Quienes invocan de manera fanática las ideologías para imponer a los demás su visión de las cosas, desconocen, las más de las veces, la realidad del dolor humano que las doctrinas reparten ferozmente por el mundo.
Ese punto ciego es muy extraño, aparte de inquietante, porque uno pensaría que la mera existencia de la opresión, la violencia y la injusticia debiera despertar, en el corazón de nuestros congéneres, la natural empatía que merece el sufrimiento ajeno, por no hablar del rechazo frontal a los perpetradores de los atropellos.
Ocurre, sin embargo, que la preeminencia de los dogmas es punto menos que avasalladora: el seguidor de un credo no sólo no atiende razones ni admite evidencias cuando confronta a alguien que cuestiona sus posturas sino que responde, paradójicamente, atribuyéndole al antagonista los mismos pecados que se le imputan a su causa.
En esas contiendas personales para establecer quién es el más innoble e ignominioso —el neoliberal o el comunista, el demócrata o el autoritario, el creyente o el infiel— los participantes suelen ser simples militantes de a pie pero detrás de ellos se yergue la figura del gran engañador, a saber, el primerísimo promotor de la entelequia y, justamente por ello, el supremo beneficiario en su condición de mandamás de turno.
Ellos, los jerarcas, sí que saben de amaños y ardides. Están al tanto del costo humano y perfectamente dispuestos a la ejecución de las más infames canalladas, a diferencia de la tropa fanatizada de adherentes que se cree todavía los cuentos de hadas del mito primigenio.

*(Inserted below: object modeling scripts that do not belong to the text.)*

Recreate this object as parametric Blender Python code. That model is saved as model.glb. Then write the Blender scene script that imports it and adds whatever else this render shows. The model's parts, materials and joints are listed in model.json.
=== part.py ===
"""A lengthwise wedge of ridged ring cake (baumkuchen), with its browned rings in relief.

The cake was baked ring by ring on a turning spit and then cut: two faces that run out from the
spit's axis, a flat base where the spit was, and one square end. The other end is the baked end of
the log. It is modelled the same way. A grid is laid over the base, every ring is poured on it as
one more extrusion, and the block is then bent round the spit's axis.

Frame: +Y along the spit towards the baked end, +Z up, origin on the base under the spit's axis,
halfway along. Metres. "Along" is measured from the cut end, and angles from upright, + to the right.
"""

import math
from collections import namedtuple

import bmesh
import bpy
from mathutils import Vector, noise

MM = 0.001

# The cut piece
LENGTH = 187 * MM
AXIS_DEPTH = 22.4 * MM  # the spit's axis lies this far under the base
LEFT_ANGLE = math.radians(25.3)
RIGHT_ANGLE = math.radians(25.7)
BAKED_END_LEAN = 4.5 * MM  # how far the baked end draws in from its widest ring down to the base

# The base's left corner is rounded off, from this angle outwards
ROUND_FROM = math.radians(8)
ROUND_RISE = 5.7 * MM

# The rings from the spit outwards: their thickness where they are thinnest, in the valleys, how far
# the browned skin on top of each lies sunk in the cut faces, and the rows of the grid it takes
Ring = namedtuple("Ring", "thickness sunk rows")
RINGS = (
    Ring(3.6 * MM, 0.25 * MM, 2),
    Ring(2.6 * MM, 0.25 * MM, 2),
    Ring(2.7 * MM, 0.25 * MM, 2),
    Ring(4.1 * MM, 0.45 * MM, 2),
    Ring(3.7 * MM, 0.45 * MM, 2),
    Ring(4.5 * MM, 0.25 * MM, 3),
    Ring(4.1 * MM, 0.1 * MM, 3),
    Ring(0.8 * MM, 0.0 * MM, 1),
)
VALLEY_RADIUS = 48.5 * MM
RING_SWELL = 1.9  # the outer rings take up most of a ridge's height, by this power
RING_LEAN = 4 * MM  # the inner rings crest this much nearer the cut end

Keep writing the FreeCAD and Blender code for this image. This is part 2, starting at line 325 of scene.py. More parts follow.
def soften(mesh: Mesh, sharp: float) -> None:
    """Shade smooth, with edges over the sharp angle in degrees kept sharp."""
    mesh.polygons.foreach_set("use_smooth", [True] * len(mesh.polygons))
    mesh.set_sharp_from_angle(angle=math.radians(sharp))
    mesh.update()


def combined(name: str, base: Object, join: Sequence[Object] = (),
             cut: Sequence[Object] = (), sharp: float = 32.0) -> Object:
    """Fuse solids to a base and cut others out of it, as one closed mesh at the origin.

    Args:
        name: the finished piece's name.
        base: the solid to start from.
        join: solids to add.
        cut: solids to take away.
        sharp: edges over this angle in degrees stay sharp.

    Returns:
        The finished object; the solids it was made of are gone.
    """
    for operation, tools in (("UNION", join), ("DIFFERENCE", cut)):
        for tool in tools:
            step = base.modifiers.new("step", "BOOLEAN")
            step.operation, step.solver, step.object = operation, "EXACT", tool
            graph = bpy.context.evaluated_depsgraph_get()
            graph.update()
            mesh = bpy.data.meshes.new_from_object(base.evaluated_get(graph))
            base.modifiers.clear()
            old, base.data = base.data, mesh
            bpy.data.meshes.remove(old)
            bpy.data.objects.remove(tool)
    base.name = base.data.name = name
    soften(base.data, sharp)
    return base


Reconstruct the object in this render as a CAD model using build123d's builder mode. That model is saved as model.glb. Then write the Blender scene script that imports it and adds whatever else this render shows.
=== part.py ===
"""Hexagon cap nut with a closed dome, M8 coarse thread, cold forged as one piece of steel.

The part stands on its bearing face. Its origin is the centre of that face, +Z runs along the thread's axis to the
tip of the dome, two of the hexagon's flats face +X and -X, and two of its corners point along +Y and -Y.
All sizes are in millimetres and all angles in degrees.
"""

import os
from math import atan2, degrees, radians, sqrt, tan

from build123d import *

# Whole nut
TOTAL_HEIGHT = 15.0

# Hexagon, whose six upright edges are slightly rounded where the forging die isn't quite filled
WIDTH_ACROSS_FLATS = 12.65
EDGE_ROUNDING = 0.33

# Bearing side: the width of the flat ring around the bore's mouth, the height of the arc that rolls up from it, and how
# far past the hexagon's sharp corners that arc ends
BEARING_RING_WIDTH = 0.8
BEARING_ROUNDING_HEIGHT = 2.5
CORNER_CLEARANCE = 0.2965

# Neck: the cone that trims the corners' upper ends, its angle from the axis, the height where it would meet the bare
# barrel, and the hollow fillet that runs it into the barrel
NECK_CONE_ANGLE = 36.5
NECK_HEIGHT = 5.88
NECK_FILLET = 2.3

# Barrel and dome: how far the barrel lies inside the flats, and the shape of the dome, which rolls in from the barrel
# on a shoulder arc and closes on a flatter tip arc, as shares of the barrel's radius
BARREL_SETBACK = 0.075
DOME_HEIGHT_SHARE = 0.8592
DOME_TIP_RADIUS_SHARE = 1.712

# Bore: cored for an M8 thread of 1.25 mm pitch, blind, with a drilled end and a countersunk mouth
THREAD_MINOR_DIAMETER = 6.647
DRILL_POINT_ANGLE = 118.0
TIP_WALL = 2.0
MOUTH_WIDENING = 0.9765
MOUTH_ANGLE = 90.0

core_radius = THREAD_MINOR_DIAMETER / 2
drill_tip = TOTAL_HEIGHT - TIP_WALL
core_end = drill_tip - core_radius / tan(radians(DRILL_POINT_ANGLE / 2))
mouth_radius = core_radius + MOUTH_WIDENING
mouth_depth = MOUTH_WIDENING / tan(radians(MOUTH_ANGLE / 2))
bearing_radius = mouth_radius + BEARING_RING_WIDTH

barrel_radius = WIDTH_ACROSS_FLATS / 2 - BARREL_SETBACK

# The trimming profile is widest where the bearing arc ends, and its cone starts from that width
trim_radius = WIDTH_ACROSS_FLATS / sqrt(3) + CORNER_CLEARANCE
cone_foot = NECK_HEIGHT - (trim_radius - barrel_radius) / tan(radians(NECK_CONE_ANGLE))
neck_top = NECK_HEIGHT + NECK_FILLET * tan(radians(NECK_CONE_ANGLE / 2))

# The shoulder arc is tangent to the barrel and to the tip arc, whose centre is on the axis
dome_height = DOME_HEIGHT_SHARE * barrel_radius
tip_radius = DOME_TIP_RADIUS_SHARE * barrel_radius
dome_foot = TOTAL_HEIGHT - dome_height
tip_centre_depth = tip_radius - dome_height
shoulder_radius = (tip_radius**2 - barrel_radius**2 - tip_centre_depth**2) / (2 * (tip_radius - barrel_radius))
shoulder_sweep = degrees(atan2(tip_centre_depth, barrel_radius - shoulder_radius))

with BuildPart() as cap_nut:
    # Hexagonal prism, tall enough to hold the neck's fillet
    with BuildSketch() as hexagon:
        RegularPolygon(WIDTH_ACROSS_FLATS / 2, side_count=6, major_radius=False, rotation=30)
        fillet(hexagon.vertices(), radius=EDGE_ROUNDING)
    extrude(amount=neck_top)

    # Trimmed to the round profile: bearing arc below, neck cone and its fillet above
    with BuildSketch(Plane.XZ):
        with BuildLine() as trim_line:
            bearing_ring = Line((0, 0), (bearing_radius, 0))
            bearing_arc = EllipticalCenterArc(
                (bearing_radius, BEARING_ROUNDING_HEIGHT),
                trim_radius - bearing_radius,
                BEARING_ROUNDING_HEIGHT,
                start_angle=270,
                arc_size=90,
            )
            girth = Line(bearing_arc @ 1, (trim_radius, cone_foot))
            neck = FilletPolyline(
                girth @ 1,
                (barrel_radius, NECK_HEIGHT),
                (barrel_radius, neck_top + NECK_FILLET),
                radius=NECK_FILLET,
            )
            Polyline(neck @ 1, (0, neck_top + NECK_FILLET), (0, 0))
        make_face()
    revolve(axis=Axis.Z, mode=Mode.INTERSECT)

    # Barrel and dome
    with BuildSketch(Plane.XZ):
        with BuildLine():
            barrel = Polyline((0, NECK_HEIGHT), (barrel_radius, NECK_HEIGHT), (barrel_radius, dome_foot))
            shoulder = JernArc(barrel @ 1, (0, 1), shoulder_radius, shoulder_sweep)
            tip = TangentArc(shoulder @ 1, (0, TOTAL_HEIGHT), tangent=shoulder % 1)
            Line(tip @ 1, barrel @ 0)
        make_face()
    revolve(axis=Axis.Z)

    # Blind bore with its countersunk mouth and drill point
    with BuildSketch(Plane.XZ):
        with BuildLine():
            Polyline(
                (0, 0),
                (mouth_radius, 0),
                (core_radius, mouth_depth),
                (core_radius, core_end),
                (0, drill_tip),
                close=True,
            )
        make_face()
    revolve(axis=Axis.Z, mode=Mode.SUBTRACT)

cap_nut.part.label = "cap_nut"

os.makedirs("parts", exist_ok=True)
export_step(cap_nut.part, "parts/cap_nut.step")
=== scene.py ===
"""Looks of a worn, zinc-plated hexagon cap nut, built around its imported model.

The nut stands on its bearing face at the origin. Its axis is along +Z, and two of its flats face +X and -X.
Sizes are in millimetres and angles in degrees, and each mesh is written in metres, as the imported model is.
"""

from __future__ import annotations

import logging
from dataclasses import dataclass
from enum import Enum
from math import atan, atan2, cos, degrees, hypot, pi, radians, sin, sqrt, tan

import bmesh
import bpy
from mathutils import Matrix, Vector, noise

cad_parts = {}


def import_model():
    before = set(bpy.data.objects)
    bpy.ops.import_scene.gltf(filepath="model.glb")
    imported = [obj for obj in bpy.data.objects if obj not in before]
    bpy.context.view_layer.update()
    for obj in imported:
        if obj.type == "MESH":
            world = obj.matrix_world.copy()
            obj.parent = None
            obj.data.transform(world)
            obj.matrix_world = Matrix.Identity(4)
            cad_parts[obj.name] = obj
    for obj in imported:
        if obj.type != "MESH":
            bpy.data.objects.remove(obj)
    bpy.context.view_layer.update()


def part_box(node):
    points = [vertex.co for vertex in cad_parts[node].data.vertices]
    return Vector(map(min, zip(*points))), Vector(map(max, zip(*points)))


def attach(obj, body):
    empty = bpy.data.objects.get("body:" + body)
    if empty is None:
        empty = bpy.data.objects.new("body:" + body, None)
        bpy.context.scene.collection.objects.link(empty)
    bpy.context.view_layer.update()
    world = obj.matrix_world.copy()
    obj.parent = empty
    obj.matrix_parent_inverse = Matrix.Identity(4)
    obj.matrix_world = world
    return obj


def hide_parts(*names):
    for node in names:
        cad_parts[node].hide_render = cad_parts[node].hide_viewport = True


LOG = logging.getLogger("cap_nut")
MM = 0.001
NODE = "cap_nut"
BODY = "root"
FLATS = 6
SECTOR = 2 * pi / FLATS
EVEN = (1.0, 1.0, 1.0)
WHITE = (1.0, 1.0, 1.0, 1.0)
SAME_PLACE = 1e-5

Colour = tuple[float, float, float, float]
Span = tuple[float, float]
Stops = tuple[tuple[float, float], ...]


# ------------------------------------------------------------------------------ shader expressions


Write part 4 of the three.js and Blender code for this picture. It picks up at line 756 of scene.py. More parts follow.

Unos y otros, hay que decirlo, son cómplices, por acción u omisión, de las atrocidades cometidas en nombre de la fe profesada: el comisario socialista, trabajando para el aparato represor de un régimen dictatorial, es el encargado directo de denunciar y encarcelar al vecino revoltoso pero el comunista de sobremesa, a miles de kilómetros de allí, es también un copartícipe del horror al sacralizar la existencia de un sistema que ha exterminado a millones de seres humanos, lo mismo que el islamista que festeja las masacres perpetradas por Hamás o el extremista israelí que se complace de que los civiles sean bombardeados en Gaza.
La muerte, en este planeta, sigue teniendo millones de patrocinadores.